Written in accessible, nontechnical language, The Manager’s Guide to Financial Statement Analysis puts the focus on what you need to know to be an effective participant in business communications. Here is a frame-work that helps managers see how business strategy is linked to shareholder accountability through the firm’s financial statements–without getting caught in the trap of explaining how financial statements are prepared according to technical accounting rules and regulations. The emphasis of this book is on how you, as a manager, can use financial information to improve the performance of your organization, rather than simply learning how to keep score!
Using a full decade of financial data from Wal-Mart, and case studies of a number of other high-profile firms including Cisco, Dell, and Pfizer, this book presents strategy models that demonstrate how financial information can be utilized to tell a story about a company’s business operations. The Manager’s Guide to Financial Statement Analysis is written in language you can understand–the language of business as spoken by managers, not accountants or financial analysts. This book will give you the tools you need to unleash the full communication potential of your company’s financial information, make you a better manager–and make your company more competitive.
Customer Reviews
A real mixed bag
By "manager," the authors appear to mean "someone who is not financially literate." Although this book does a good job of explaining how to analyze financial statements, I was disappointed that it didn't really contain a practical manager's perspective. Instead, this book is just like many others -- it does a credible job from an academic perspective of explaining financial statements and their use. Don't expect to learn much about applying this to your job as a manager or as a small business professional.
Chart your way to positively impact your company's value.
This is an ingenious guide to understanding not only the key concepts of financial statement analyis, but also the levers at the disposal of managers which they can and should employ to proactively improve shareholder value in their firm. The charting methodology the authors have designed is not difficult, but it is nonetheless quite illustrative and well structured. I am using the book to teach a class of forty MBA students from many different countries, and I have found that each chapter fits into a one and a half hour lecture and discussion session very comfortably. From the students' feedback as well as my own background as a former Chief Financial Officer, I am certain that this book will be a valuable tool in any reader's management career.
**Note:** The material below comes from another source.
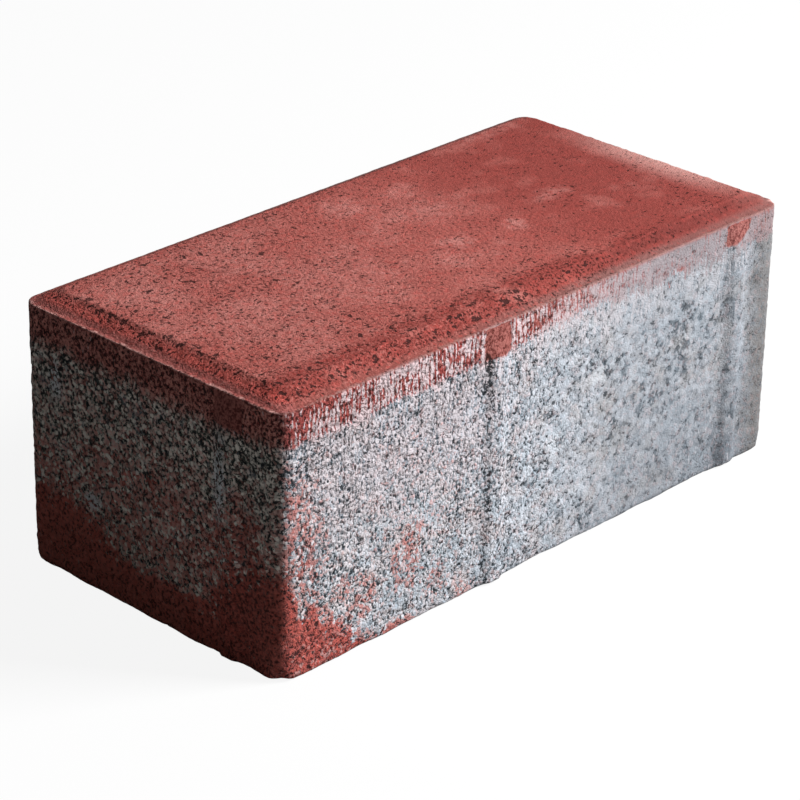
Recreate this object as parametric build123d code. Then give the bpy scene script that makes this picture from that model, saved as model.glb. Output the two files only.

Helped develop an excellent financial foundation for non-fin
"The Manager's Guide to Financial Statement Analysis" helped develop an excellent financial foundation for me, as a non-financial professional. Reading it wasn't about getting the math correct, it was about telling the story of a company through careful analysis of a company's financial statements. Where once I glided over dollar amounts and percentages, I now read and understand where they come from and what they represent. Since most professionals are responsible for budgets and are likely to be stakeholders in some business or another, it is imperative to have a broad based understanding of financial statement analysis, this is where The Manager's Guide fits in.